Task directions -
Take the lines from the beginning of the data below through the line holding "made.append(self.domed.build(node, name, face))" and return exactly those.

○ ○ ○ ○

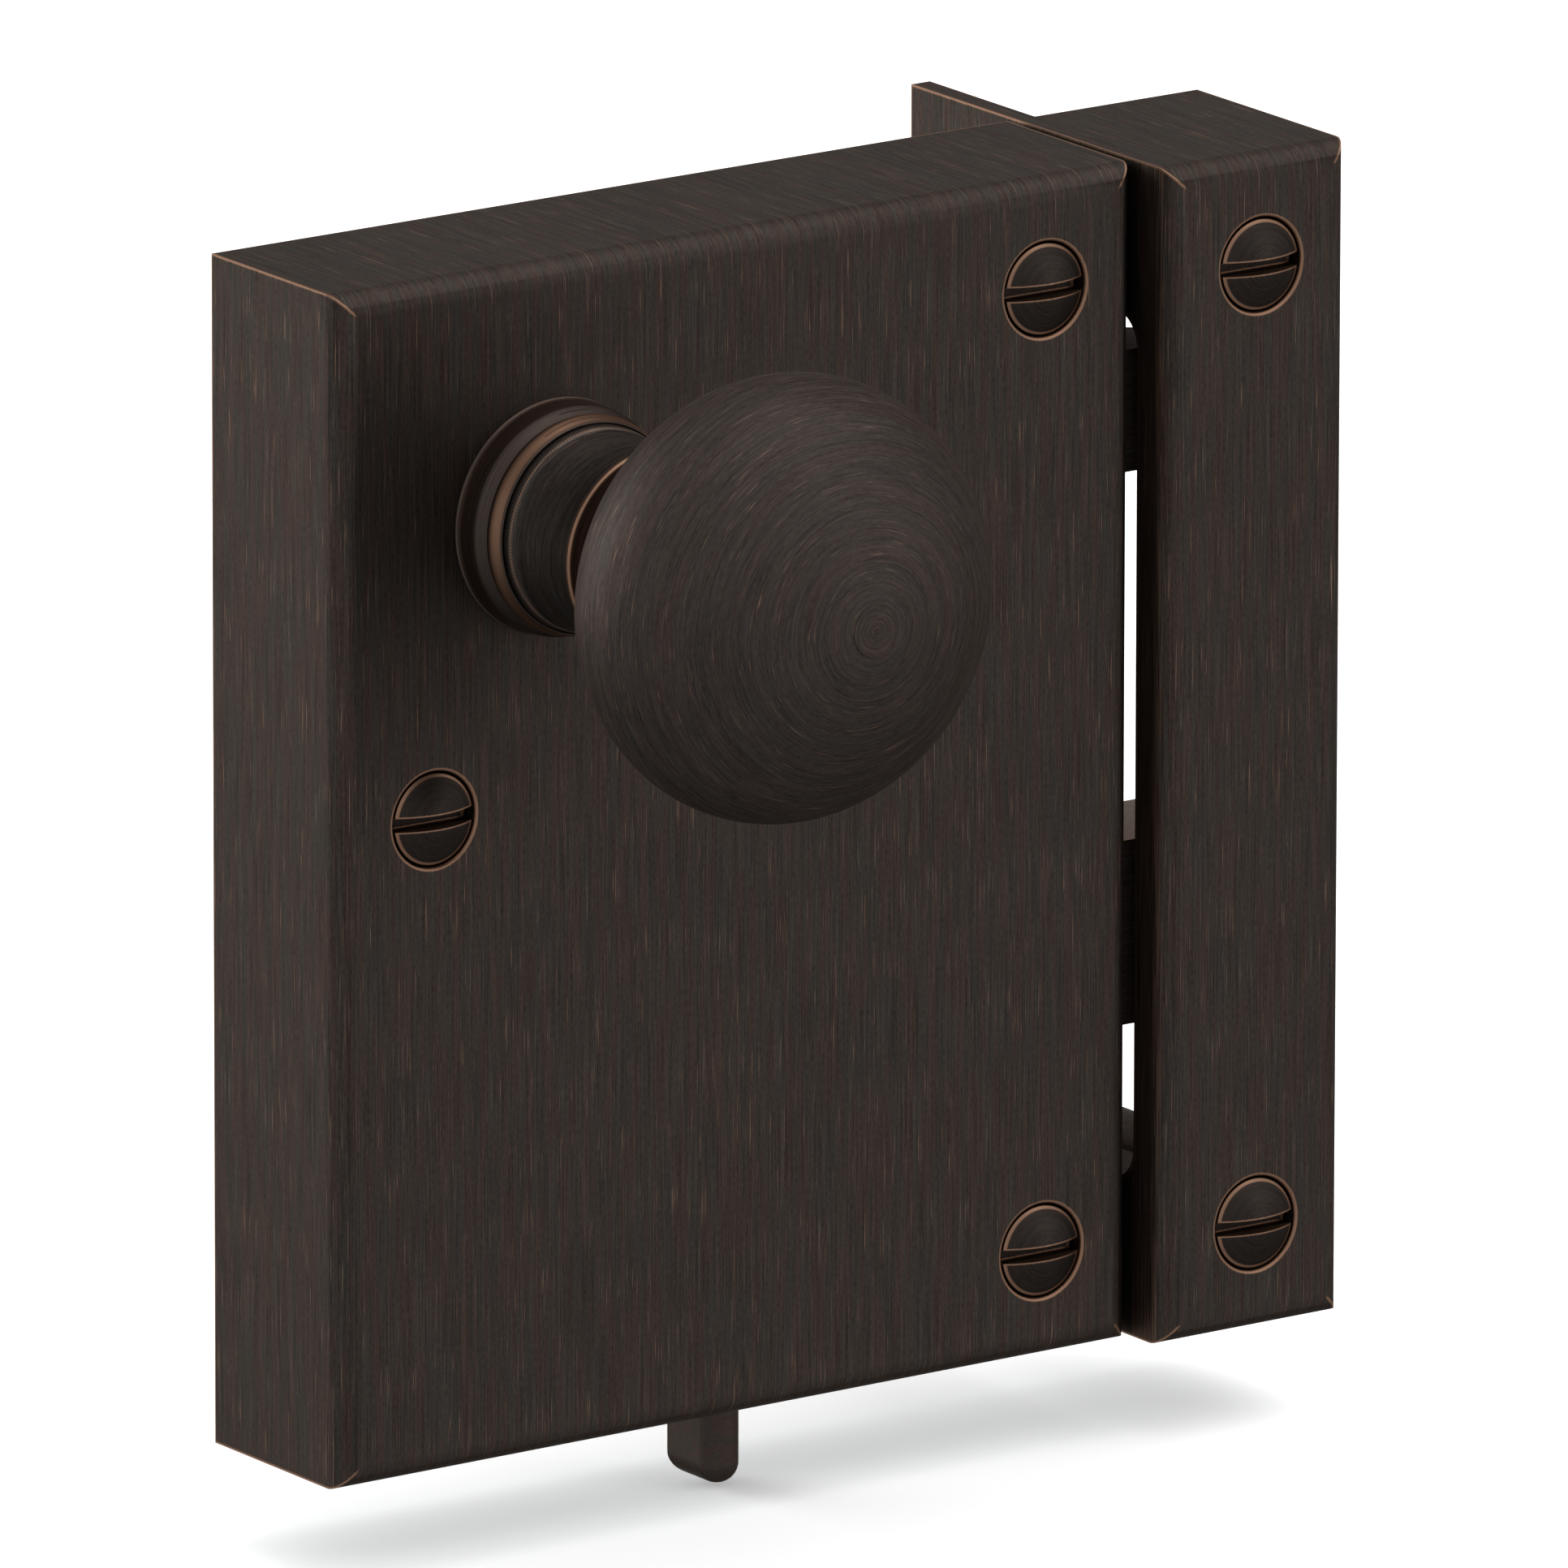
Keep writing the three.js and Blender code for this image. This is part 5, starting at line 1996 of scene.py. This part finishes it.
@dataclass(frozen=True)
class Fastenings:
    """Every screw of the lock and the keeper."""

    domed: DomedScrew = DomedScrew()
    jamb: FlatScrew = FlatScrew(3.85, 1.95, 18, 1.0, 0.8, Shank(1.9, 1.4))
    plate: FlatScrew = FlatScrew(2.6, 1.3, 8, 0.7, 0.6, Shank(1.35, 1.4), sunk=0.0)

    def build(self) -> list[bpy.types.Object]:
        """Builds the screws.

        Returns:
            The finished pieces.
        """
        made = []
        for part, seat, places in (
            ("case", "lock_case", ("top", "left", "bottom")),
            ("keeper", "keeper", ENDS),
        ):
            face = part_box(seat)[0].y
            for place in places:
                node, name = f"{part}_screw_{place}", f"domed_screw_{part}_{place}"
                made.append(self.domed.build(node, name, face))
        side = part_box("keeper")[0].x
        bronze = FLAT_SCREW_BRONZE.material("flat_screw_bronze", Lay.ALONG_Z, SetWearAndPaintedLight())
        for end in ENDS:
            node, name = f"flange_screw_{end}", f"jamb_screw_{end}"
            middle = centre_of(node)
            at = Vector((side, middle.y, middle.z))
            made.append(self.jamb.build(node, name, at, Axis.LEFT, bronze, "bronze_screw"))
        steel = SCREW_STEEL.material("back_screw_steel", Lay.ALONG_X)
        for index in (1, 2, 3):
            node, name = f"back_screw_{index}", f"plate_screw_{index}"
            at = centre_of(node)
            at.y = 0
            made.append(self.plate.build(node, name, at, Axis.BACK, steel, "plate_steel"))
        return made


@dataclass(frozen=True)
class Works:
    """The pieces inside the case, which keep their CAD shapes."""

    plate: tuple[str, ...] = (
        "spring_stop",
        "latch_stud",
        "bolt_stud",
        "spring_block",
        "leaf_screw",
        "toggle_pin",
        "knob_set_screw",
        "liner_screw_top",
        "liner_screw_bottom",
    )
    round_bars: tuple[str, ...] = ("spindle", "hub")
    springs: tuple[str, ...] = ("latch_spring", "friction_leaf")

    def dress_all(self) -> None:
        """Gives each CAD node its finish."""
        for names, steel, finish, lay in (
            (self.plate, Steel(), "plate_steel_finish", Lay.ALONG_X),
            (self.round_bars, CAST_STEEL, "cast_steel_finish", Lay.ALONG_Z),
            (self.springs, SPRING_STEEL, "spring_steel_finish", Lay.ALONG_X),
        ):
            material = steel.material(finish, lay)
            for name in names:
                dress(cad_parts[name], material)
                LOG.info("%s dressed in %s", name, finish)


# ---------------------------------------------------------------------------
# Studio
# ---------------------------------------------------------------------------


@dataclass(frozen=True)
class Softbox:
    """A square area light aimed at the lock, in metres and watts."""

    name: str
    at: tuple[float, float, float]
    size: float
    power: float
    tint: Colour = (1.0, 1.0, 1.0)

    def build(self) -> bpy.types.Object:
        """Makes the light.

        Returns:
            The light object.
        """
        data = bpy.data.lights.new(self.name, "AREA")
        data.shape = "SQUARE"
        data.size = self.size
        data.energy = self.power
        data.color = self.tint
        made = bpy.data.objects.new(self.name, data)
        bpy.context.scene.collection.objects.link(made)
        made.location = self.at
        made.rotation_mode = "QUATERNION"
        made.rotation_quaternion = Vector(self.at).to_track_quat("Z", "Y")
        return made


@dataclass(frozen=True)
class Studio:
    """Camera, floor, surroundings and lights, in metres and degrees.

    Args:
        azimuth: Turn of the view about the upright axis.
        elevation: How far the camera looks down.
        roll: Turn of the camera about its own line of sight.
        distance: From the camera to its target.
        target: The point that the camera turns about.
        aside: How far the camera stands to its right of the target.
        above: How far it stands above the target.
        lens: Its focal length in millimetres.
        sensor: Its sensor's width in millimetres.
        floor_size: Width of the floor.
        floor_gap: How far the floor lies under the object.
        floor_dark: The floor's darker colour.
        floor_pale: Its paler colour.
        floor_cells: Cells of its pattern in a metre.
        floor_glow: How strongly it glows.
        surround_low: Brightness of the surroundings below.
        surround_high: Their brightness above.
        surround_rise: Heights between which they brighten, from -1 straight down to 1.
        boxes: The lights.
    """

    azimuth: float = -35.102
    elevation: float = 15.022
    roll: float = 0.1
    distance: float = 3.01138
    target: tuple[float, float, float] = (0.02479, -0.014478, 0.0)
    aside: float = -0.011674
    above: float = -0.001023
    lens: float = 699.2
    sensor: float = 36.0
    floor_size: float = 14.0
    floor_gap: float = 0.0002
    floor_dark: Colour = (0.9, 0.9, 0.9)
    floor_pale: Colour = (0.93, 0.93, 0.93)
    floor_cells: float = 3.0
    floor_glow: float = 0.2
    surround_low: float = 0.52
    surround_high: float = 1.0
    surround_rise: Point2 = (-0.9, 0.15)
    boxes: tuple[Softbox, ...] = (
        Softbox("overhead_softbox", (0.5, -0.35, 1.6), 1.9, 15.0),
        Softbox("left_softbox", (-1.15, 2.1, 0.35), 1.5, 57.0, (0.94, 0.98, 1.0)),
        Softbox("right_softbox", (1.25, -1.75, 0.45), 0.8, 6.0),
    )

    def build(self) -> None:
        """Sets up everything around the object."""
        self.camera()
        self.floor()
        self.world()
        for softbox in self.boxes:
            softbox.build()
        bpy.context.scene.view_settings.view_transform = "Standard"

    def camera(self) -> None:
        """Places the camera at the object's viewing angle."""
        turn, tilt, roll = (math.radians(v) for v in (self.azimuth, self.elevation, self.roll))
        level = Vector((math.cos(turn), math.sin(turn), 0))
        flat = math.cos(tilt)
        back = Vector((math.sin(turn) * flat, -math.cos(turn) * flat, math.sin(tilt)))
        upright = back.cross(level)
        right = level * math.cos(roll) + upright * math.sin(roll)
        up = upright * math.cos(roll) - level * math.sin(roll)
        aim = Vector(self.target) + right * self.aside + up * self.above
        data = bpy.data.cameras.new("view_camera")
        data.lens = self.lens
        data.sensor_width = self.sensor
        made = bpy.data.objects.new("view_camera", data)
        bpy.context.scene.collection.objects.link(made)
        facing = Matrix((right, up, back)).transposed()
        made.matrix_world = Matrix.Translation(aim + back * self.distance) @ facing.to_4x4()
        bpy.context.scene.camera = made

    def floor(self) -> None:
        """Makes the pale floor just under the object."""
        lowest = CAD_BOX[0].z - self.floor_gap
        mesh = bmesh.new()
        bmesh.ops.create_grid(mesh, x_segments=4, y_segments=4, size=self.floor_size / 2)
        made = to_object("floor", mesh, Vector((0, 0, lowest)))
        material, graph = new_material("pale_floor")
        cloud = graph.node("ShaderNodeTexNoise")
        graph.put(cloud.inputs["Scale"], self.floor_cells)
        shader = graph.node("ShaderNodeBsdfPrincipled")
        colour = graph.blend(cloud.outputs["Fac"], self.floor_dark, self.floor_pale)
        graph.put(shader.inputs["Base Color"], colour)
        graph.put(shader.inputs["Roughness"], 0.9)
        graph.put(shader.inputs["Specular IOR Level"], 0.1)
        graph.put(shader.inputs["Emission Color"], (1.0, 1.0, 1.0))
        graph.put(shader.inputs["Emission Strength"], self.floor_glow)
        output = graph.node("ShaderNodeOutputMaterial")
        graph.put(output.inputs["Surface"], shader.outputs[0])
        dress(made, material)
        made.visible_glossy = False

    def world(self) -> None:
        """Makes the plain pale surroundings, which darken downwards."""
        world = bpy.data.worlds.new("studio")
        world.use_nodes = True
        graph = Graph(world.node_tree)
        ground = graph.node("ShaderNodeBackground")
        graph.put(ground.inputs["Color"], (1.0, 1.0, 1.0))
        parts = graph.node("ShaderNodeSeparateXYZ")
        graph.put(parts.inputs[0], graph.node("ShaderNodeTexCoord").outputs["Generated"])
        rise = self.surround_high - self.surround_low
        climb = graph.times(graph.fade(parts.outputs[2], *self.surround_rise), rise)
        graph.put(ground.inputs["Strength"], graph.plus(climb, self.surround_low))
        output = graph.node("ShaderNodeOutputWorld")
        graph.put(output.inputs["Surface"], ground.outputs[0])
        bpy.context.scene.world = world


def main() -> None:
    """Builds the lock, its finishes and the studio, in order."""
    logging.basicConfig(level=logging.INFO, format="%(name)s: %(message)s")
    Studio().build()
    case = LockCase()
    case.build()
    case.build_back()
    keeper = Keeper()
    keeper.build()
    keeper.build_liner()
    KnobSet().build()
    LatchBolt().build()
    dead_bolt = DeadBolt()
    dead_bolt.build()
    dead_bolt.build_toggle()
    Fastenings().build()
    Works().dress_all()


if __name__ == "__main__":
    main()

○ ○ ○ ○

Exercise solution -
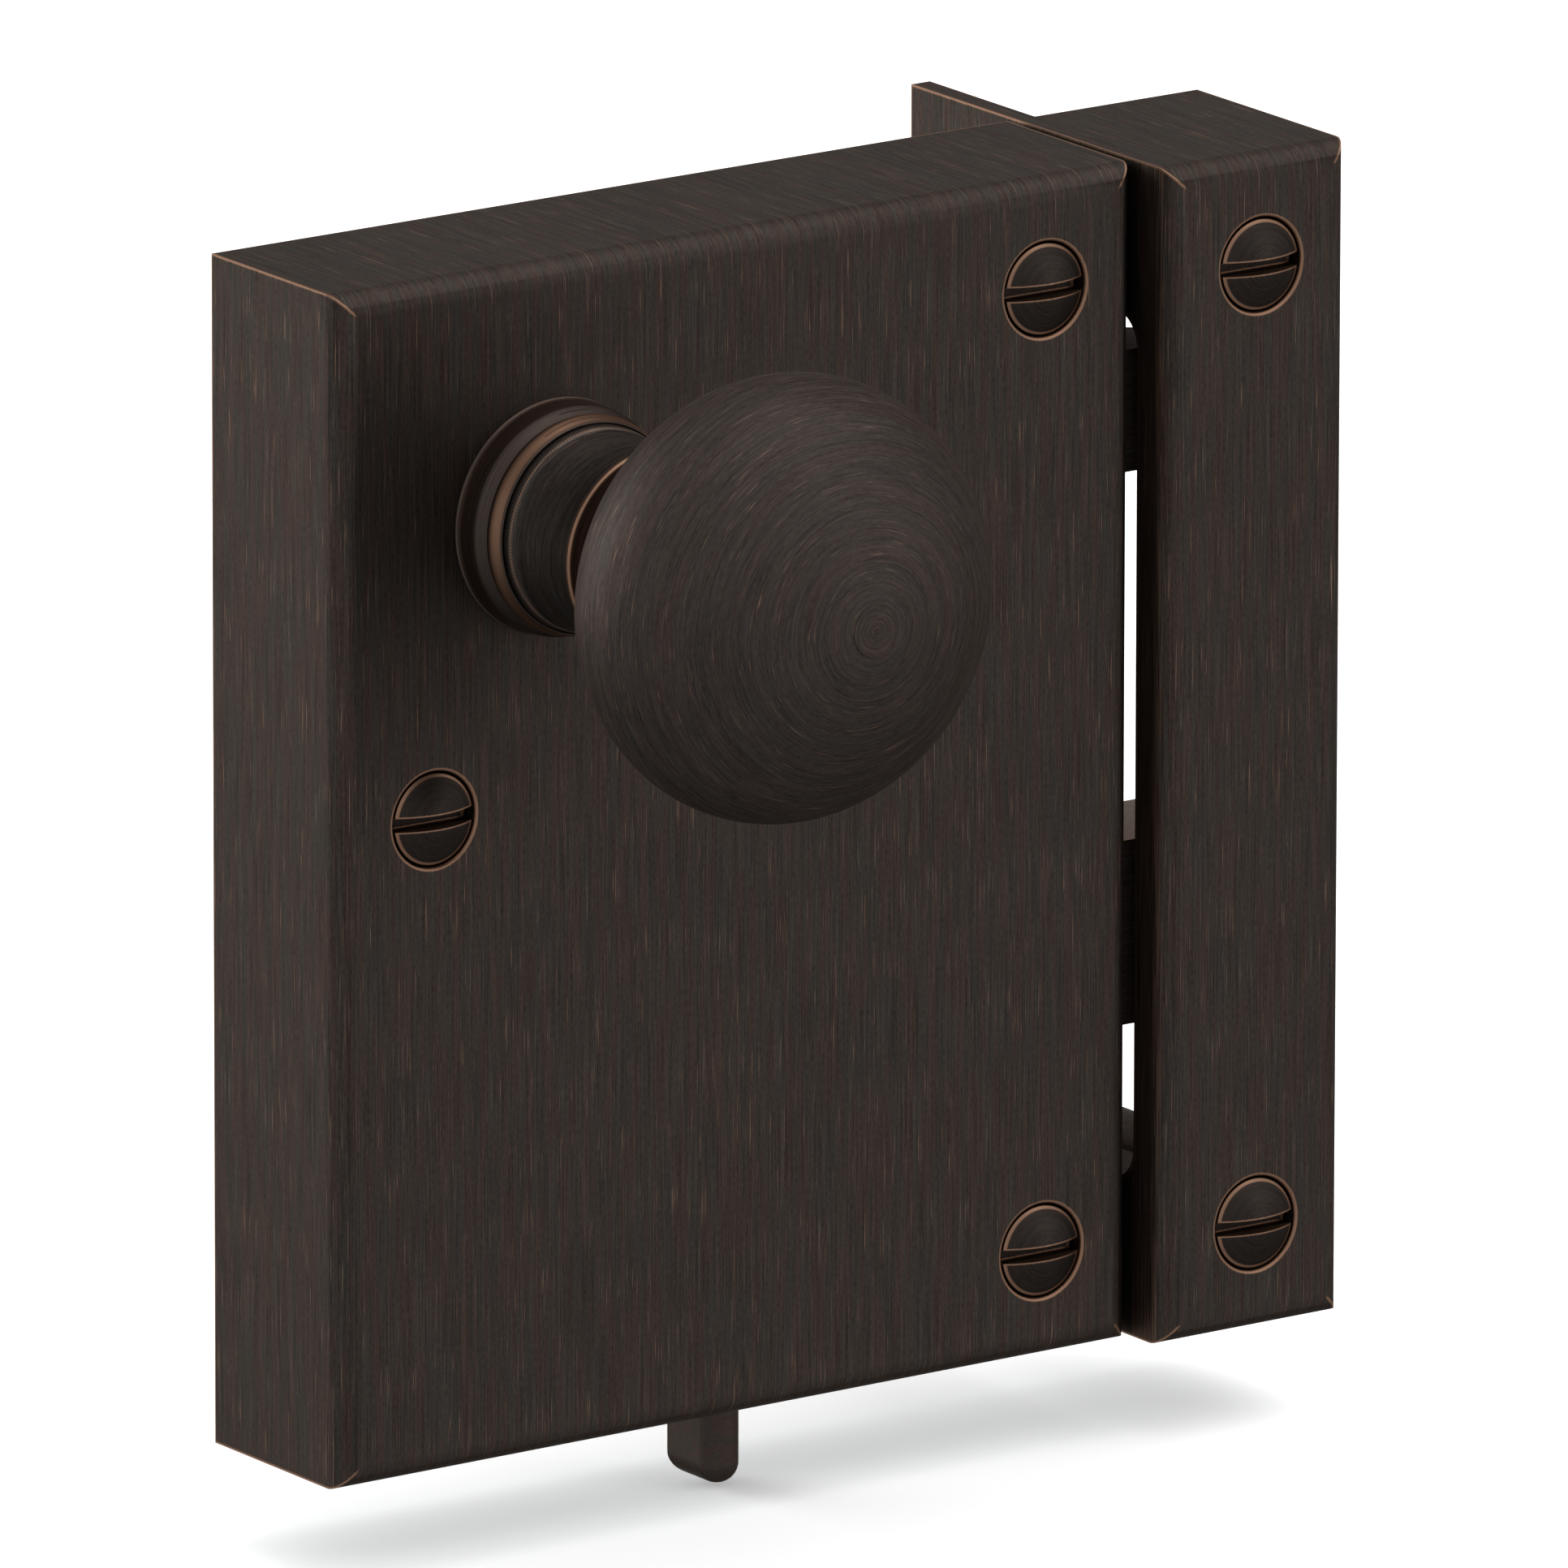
Keep writing the three.js and Blender code for this image. This is part 5, starting at line 1996 of scene.py. This part finishes it.
@dataclass(frozen=True)
class Fastenings:
    """Every screw of the lock and the keeper."""

    domed: DomedScrew = DomedScrew()
    jamb: FlatScrew = FlatScrew(3.85, 1.95, 18, 1.0, 0.8, Shank(1.9, 1.4))
    plate: FlatScrew = FlatScrew(2.6, 1.3, 8, 0.7, 0.6, Shank(1.35, 1.4), sunk=0.0)

    def build(self) -> list[bpy.types.Object]:
        """Builds the screws.

        Returns:
            The finished pieces.
        """
        made = []
        for part, seat, places in (
            ("case", "lock_case", ("top", "left", "bottom")),
            ("keeper", "keeper", ENDS),
        ):
            face = part_box(seat)[0].y
            for place in places:
                node, name = f"{part}_screw_{place}", f"domed_screw_{part}_{place}"
                made.append(self.domed.build(node, name, face))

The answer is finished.